EXERCISE GOAL: Which lines run from the first one up to and including the one with "post_d = 12; // [10:0.5:13]"? Print exactly those.

DATASET CONTENT:
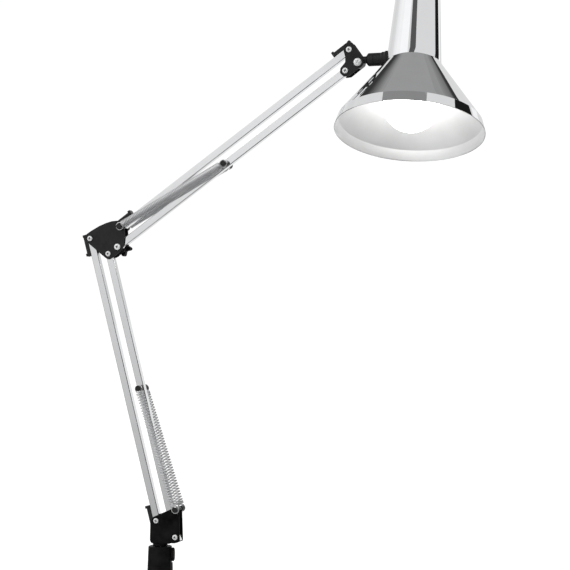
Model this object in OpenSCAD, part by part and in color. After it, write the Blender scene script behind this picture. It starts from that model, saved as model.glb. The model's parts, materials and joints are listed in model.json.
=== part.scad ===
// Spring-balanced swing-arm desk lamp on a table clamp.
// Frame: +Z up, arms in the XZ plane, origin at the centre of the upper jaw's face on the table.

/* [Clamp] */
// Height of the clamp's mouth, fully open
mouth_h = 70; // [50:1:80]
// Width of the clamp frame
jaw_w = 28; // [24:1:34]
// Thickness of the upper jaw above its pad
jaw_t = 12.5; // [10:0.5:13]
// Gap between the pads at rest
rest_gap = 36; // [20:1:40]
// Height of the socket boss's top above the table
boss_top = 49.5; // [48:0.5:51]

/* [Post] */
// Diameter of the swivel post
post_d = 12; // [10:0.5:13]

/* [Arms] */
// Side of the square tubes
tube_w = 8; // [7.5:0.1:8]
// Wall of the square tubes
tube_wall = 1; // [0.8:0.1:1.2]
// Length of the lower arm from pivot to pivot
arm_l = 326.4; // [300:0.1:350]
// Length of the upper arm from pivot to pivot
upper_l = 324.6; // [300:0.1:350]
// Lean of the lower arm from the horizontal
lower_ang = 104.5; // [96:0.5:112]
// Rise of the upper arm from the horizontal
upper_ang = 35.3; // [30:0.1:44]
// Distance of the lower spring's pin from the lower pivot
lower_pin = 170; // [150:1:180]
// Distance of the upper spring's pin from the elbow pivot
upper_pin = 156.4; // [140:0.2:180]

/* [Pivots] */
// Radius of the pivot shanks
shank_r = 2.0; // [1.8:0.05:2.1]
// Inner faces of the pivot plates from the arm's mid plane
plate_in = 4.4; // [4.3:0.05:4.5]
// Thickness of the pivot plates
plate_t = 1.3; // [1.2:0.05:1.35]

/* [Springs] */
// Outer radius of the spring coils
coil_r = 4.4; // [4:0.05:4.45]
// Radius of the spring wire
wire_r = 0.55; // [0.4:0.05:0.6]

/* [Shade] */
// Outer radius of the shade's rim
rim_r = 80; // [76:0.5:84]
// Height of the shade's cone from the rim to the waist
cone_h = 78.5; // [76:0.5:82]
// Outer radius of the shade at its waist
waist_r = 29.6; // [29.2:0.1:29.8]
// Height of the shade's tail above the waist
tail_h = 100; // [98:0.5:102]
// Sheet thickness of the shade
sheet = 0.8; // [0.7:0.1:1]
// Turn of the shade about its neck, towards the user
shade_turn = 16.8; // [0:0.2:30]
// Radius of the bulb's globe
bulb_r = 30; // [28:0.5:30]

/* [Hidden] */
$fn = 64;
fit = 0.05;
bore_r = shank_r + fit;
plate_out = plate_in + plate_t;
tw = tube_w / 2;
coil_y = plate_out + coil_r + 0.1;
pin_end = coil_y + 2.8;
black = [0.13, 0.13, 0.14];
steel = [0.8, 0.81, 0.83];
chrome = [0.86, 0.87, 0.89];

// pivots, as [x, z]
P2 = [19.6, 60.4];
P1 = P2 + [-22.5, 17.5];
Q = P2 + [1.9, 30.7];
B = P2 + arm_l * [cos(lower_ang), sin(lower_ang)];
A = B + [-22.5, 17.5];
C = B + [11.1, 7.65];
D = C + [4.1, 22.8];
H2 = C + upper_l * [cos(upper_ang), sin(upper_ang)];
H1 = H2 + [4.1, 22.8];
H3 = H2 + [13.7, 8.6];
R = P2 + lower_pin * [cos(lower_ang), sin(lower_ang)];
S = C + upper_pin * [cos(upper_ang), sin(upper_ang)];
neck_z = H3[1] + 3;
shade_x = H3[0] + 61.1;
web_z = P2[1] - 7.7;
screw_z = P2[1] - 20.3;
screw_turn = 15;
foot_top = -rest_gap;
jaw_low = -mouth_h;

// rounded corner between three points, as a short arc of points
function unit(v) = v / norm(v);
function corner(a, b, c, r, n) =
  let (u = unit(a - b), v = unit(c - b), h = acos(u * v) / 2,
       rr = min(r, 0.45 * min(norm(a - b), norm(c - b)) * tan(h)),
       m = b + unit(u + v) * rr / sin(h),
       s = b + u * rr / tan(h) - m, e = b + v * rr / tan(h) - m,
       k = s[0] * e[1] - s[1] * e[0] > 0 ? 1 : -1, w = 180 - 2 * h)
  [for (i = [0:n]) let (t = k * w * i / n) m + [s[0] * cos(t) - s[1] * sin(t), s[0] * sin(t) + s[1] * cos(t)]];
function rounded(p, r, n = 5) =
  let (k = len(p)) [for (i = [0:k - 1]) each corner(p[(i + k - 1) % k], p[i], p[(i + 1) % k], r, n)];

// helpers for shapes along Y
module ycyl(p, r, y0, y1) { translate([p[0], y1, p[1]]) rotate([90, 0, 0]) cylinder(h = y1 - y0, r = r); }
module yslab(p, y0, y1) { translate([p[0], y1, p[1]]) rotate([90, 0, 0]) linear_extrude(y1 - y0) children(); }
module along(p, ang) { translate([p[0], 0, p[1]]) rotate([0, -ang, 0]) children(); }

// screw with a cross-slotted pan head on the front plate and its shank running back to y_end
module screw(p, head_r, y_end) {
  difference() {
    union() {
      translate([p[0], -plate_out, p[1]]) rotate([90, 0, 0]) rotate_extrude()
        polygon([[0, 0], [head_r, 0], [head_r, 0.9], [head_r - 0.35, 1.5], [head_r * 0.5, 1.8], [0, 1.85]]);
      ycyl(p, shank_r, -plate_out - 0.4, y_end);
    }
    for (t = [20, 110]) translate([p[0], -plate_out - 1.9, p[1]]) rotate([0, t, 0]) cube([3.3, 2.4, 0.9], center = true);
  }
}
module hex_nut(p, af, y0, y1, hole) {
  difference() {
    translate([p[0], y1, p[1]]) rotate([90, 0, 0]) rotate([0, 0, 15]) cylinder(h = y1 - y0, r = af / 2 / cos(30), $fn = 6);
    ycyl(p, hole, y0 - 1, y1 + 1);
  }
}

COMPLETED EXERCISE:
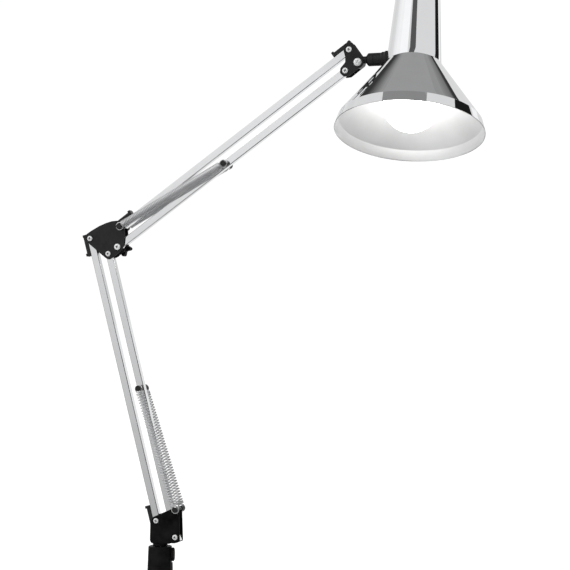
Model this object in OpenSCAD, part by part and in color. After it, write the Blender scene script behind this picture. It starts from that model, saved as model.glb. The model's parts, materials and joints are listed in model.json.
=== part.scad ===
// Spring-balanced swing-arm desk lamp on a table clamp.
// Frame: +Z up, arms in the XZ plane, origin at the centre of the upper jaw's face on the table.

/* [Clamp] */
// Height of the clamp's mouth, fully open
mouth_h = 70; // [50:1:80]
// Width of the clamp frame
jaw_w = 28; // [24:1:34]
// Thickness of the upper jaw above its pad
jaw_t = 12.5; // [10:0.5:13]
// Gap between the pads at rest
rest_gap = 36; // [20:1:40]
// Height of the socket boss's top above the table
boss_top = 49.5; // [48:0.5:51]

/* [Post] */
// Diameter of the swivel post
post_d = 12; // [10:0.5:13]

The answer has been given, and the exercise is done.